Some programmes you might have seen Michael Troughton in:

Backs to the Land 1977
Testament of Youth 1979
Minder 1979-89
The Barretts of Wimpole Street 1982
Sorrell and Son 1984
Lord Peter Wimsey 1987
The New Statesman 1987-92
Shall We Gather At The River 1992
Get Well Soon 1997
The Mrs Bradley Mysteries 1998
Micawber 2001

Series he has made guest appearances in:

Angels
Blake's 7
Tales of the Unexpected
Bless Me Father
Squadron
Cats' Eyes
Boon
2point4 Children
The Bill
Goodnight Sweetheart
Is It Legal?
Silent Witness
Taggart
Hetty Wainthrop Investigates
Casualty
High Stakes
Cold Feet
My Family
Holby City

But how did the former star of a biting anti-Tory satire feel about leaving the state school system to work in a private, fee-paying school?

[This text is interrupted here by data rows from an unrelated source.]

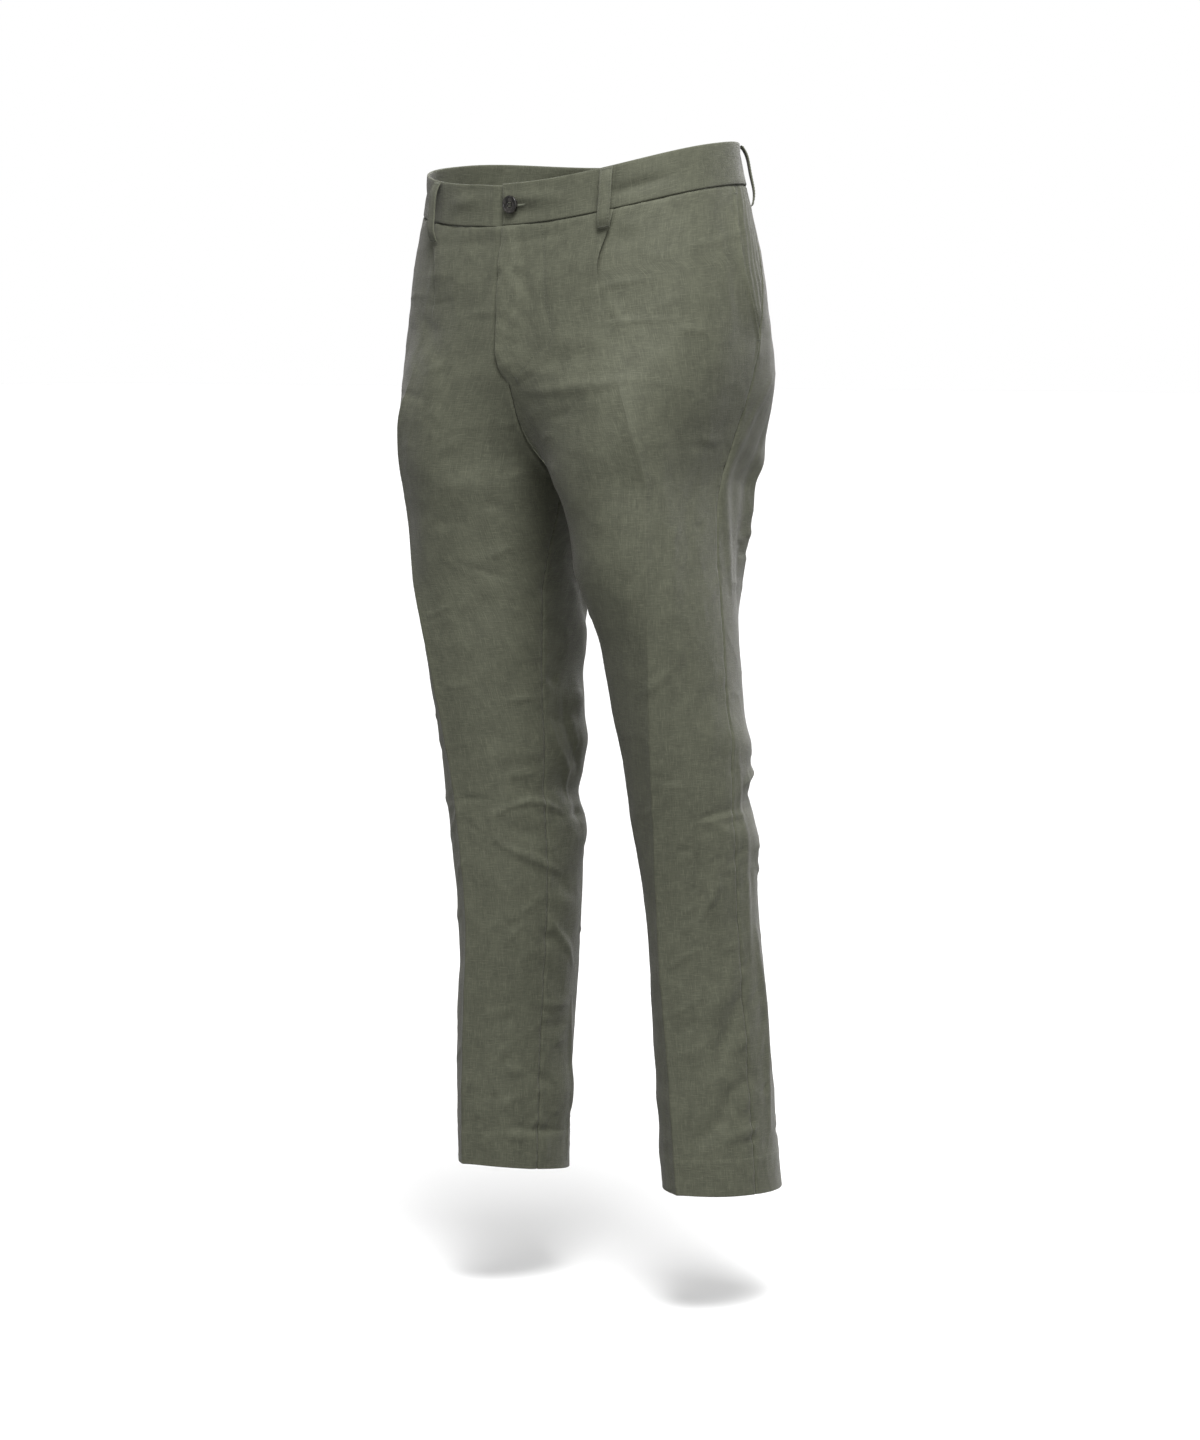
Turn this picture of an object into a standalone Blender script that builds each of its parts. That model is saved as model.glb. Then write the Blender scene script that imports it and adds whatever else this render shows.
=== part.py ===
"""Pleated linen trousers in their worn, hollow form, sewn from fronts, backs, waistband, pocket facings,
belt loops and one button.

Frame: metres, +Z up, the front faces -Y, the wearer's left is +X, and the origin is at the middle of the
waist. Every ring of cloth is a superellipse in polar form about a centre that moves from the body's middle
down into each leg. A ring's angle runs from 0 on the inner side, over 90 at the front and 180 on the outer
side, to 270 at the back. Each piece is a wall of cloth between two seams of that form, a grid of rings.
"""
import math

import bpy
import numpy as np
from mathutils import Vector

# --- cloth and seams
WALL = 0.0018
BAND_WALL = 0.0024
BAND_PROUD = BAND_WALL - WALL
SEAM_GAP = 0.0003
HALF_GAP = SEAM_GAP / 2

# --- levels on the body
BAND_TOP = 0.0165
WAIST_SEAM = -0.0225
SPLIT = -0.130
CROTCH = -0.282
KNEE_TOP = -0.460
KNEE_BOTTOM = -0.640

# --- fork: how the rings part into two legs
SPLIT_POWER = 1.5
CROTCH_CLEAR = 0.0002
VALLEY = 0.014
VALLEY_SHARE = 0.5
VALLEY_REACH = 0.75

# --- grid of a panel
YOKE_ROWS = 5
FORK_ROWS = 8
FORK_ROW_POWER = 4 / 3
THIGH_ROWS = 5
KNEE_ROWS = 8
SHIN_ROWS = 6
HALF_PANEL_COLUMNS = 6
BAND_COLUMNS = 24

# --- closing edge
FLY_LAP = 0.010
FLY_END = -0.187
FLY_TAPER = 0.035
UNDERLAP = 0.026
UNDERLAP_CLEAR = 0.0006
UNDERLAP_RAMP = 0.012

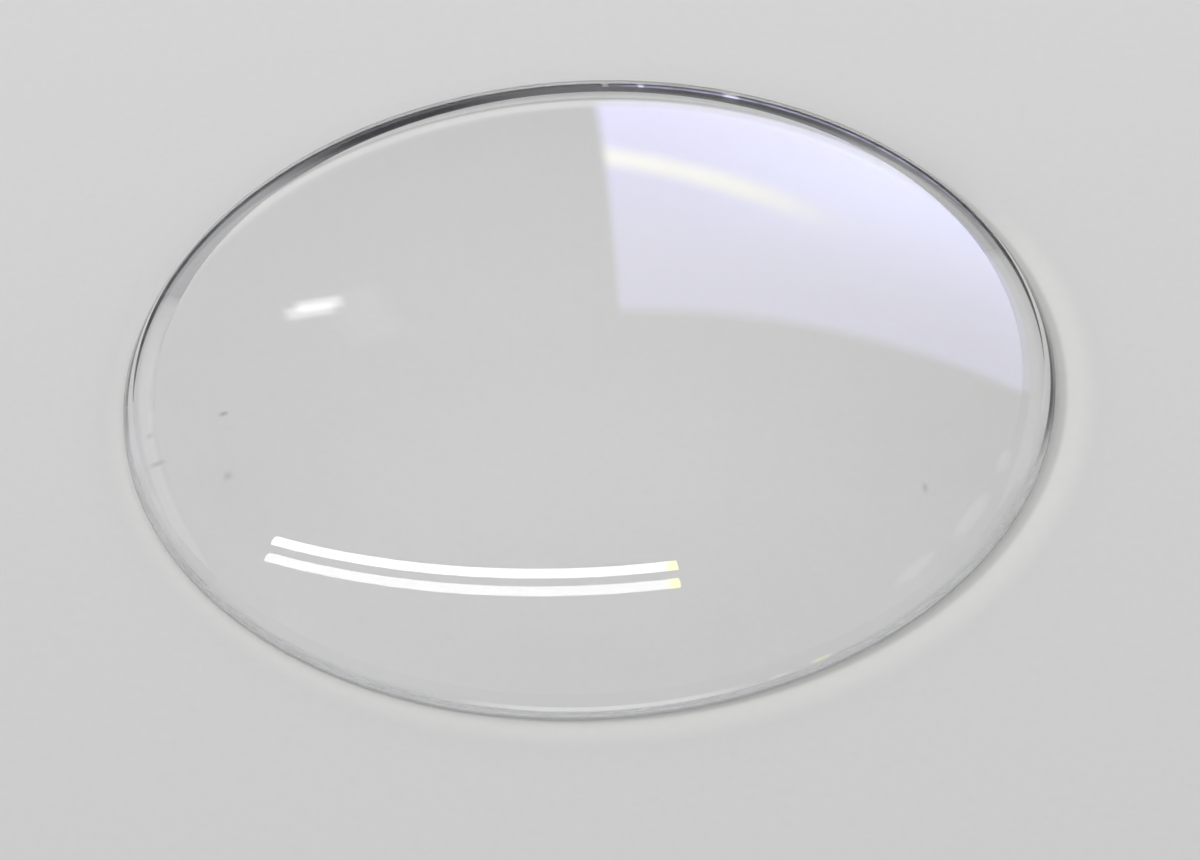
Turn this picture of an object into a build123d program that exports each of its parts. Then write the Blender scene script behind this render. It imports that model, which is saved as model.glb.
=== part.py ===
from build123d import *
import os
from math import sqrt

# Sizes of the glass, in millimetres
outer_diameter = 36.0
crown_thickness = 0.85
dome_radius = 56.0
edge_height = 0.95

# Ground bevels on the two corners of the wall
bevel_width = 0.44
bevel_depth = 0.62
foot_bevel = 0.10

# The foot: a flat seat, and a slope inside it that rises to the hollow
seat_width = 0.45
slope_width = 0.85
slope_height = 0.44

# Places worked out from the sizes, with the seat at height zero
wall_radius = outer_diameter / 2
wall_top = edge_height - bevel_depth
edge_radius = wall_radius - bevel_width
seat_outer_radius = wall_radius - foot_bevel
seat_inner_radius = seat_outer_radius - seat_width
mouth_radius = seat_inner_radius - slope_width
crown_height = edge_height + dome_radius - sqrt(dome_radius**2 - edge_radius**2)
hollow_height = crown_height - crown_thickness
hollow_rise = hollow_height - slope_height
hollow_radius = (mouth_radius**2 + hollow_rise**2) / (2 * hollow_rise)

# The crystal is its half section turned once: hollow, slope, seat, wall with its bevels, and dome
with BuildPart() as crystal:
    with BuildSketch(Plane.XZ) as half_section:
        with BuildLine() as outline:
            hollow = RadiusArc((0, hollow_height), (mouth_radius, slope_height), hollow_radius)
            slope = Line(hollow @ 1, (seat_inner_radius, 0))
            seat = Line(slope @ 1, (seat_outer_radius, 0))
            lower_bevel = Line(seat @ 1, (wall_radius, foot_bevel))
            wall = Line(lower_bevel @ 1, (wall_radius, wall_top))
            upper_bevel = Line(wall @ 1, (edge_radius, edge_height))
            dome = RadiusArc(upper_bevel @ 1, (0, crown_height), -dome_radius)
            Line(dome @ 1, hollow @ 0)
        make_face()
    revolve(axis=Axis.Z)

crystal.part.label = "crystal"

# One file for each piece
os.makedirs("parts", exist_ok=True)
export_step(crystal.part, "parts/crystal.step")
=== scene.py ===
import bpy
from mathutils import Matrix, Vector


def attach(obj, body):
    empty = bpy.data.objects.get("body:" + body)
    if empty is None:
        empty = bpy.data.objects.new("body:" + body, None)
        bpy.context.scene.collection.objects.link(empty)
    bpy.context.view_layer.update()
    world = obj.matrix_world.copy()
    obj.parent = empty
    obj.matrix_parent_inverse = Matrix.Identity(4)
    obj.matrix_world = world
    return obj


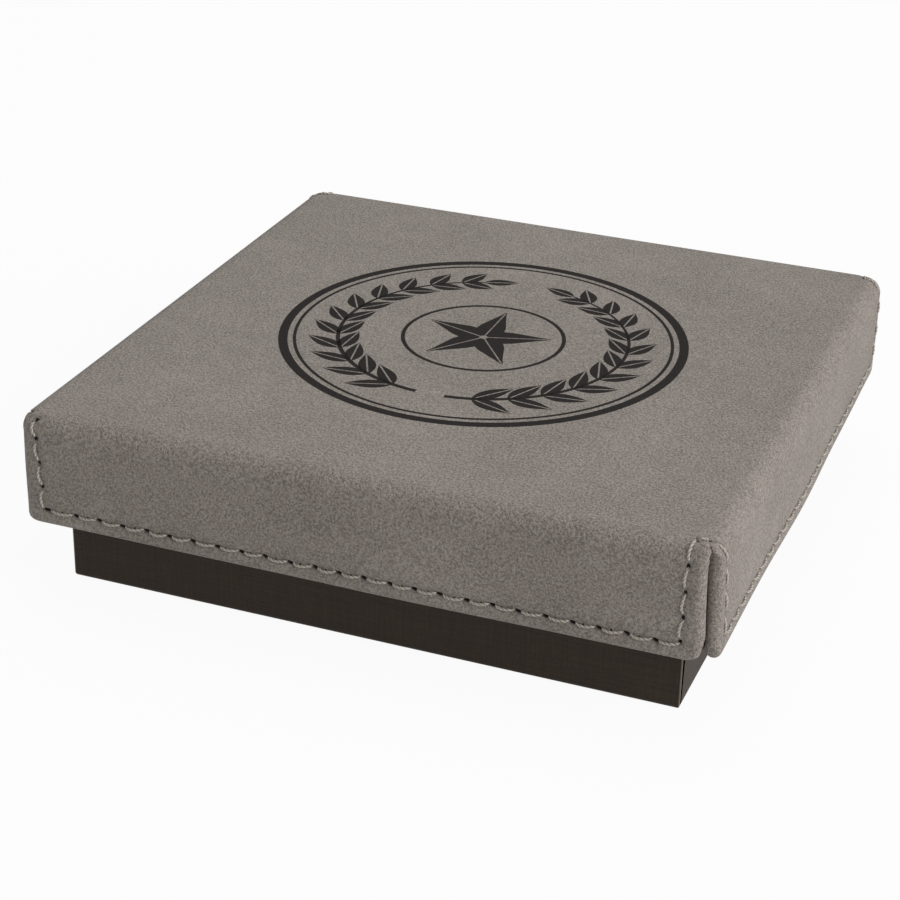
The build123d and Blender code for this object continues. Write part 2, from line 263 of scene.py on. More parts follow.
def weld(name, grids, material, body, smooth=True):
    """One mesh from grids of points in millimetres. Points that meet become one, and the
    faces are turned outwards."""
    made = bmesh.new()
    mesh = bpy.data.meshes.new(name)
    points = []
    faces = []
    for grid in grids:
        rows, columns = grid.shape[:2]
        start = sum(len(part) for part in points)
        points.append(grid.reshape(-1, 3) * mm)
        corner = start + (np.arange(rows - 1)[:, None] * columns + np.arange(columns - 1)).reshape(-1)
        faces.append(np.stack([corner, corner + 1, corner + columns + 1, corner + columns], 1))
    mesh.from_pydata(np.concatenate(points), [], np.concatenate(faces))
    made.from_mesh(mesh)
    bmesh.ops.remove_doubles(made, verts=made.verts, dist=2e-6)
    bmesh.ops.recalc_face_normals(made, faces=made.faces)
    for face in made.faces:
        face.smooth = smooth
    made.to_mesh(mesh)
    made.free()
    mesh.materials.append(material)
    piece = bpy.data.objects.new(name, mesh)
    bpy.context.scene.collection.objects.link(piece)
    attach(piece, body)
    return piece


def rounded_square(angle, half, corner):
    """Distance from the centre to a square with rounded corners, in each direction: the
    nearer of the straight side and, near a diagonal, the corner's circle."""
    fold = np.abs((angle + math.pi / 4) % (math.pi / 2) - math.pi / 4)
    side = half / np.cos(fold)
    offset = (half - corner) * math.sqrt(2)
    lean = math.pi / 4 - fold
    arc = offset * np.cos(lean) + np.sqrt(np.maximum(corner ** 2 - (offset * np.sin(lean)) ** 2, 0))
    return np.where(side * np.sin(fold) > half - corner, arc, side)


def soft_union(first, second, blend):
    """The larger of two lengths, with the change from one to the other rounded off."""
    gap = np.clip(0.5 + (first - second) / (2 * blend), 0, 1)
    return second + (first - second) * gap + blend * gap * (1 - gap)


def recess_edge(angle):
    """Distance from the centre to the recess wall: the medal's circle, widened at the left and
    the right by a smaller circle for a fingertip."""
    reach = np.abs(np.cos(angle)) * notch_centre
    inside = notch_radius ** 2 - (notch_centre * np.sin(angle)) ** 2
    notch = np.where(inside > 0, reach + np.sqrt(np.maximum(inside, 0)), 0)
    return soft_union(recess_radius, notch, notch_blend)


turn = np.linspace(0, 2 * math.pi, 481)
inner_edge = recess_edge(turn)
outer_edge = rounded_square(turn, insert_high[0], insert_corner)
quarter_turn = np.linspace(0, math.pi / 2, 8)
ripple = 0.05 * np.sin(7 * turn) + 0.04 * np.sin(12 * turn + 1)

# Each ring is a distance from the centre and a height: floor, wall, lip, border, edge, side, back
rings = [(inner_edge * share, recess_floor) for share in (0, 0.3, 0.6, 0.85, 0.96)]
for lean in quarter_turn:
    rings.append((inner_edge - floor_round + floor_round * math.sin(lean),
                  recess_floor + floor_round - floor_round * math.cos(lean)))
for share in np.linspace(0.15, 0.9, 6):
    rings.append((inner_edge + ripple * share,
                  recess_floor + share * (insert_top - recess_floor - recess_lip)))
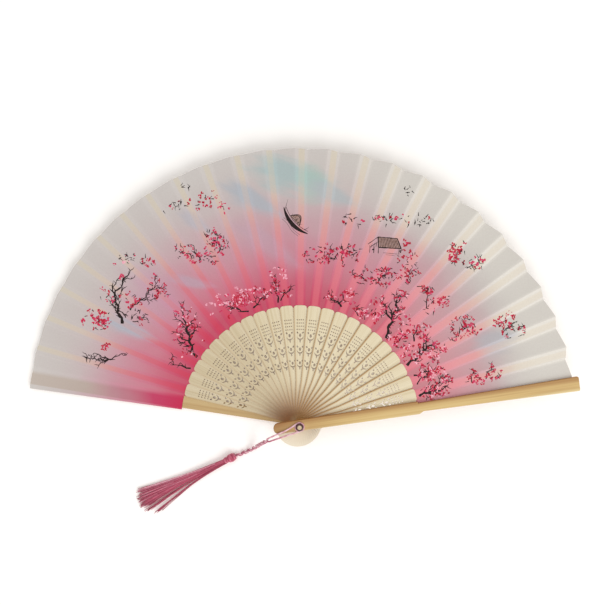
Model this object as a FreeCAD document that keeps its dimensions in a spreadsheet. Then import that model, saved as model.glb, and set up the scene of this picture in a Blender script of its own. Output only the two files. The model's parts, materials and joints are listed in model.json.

He admits, "I felt really guilty."

Then he adds, "My nephew, Harry Melling, managed to get a part in the Harry Potter movies as Dudley Dursley. At that point my sister decided to move him from the state system into public school and I phoned her up and said, 'You traitor'. And she said, 'I know, I feel so guilty.' When she found out I'd got the job here she phoned me straight up.

"But it's a matter of survival. Maybe if I was 10 years younger I'd have carried on in the state system. I don't feel guilty any more.

"Teaching at Woodbridge is hard work, but it doesn't require as much discipline. You still have some disruption, but not of the same kind. The kids here are so focused on what they're doing.

"Now, instead of being shattered, I go home feeling quite elated - a bit like going home after doing a show. If you teach a good lesson it's the same kind of buzz.

"When I started teaching I treated it like doing nine shows a day. I wrote a script, learned it and performed it. I don't do that so much now because I've got used to how it works, but that was my security blanket at the start."

And does the veteran of so many TV roles act in character when he is teaching?

"All the time! They love it as well. I use all the techniques I've got to try to get some respect - once you've got that, you're set up."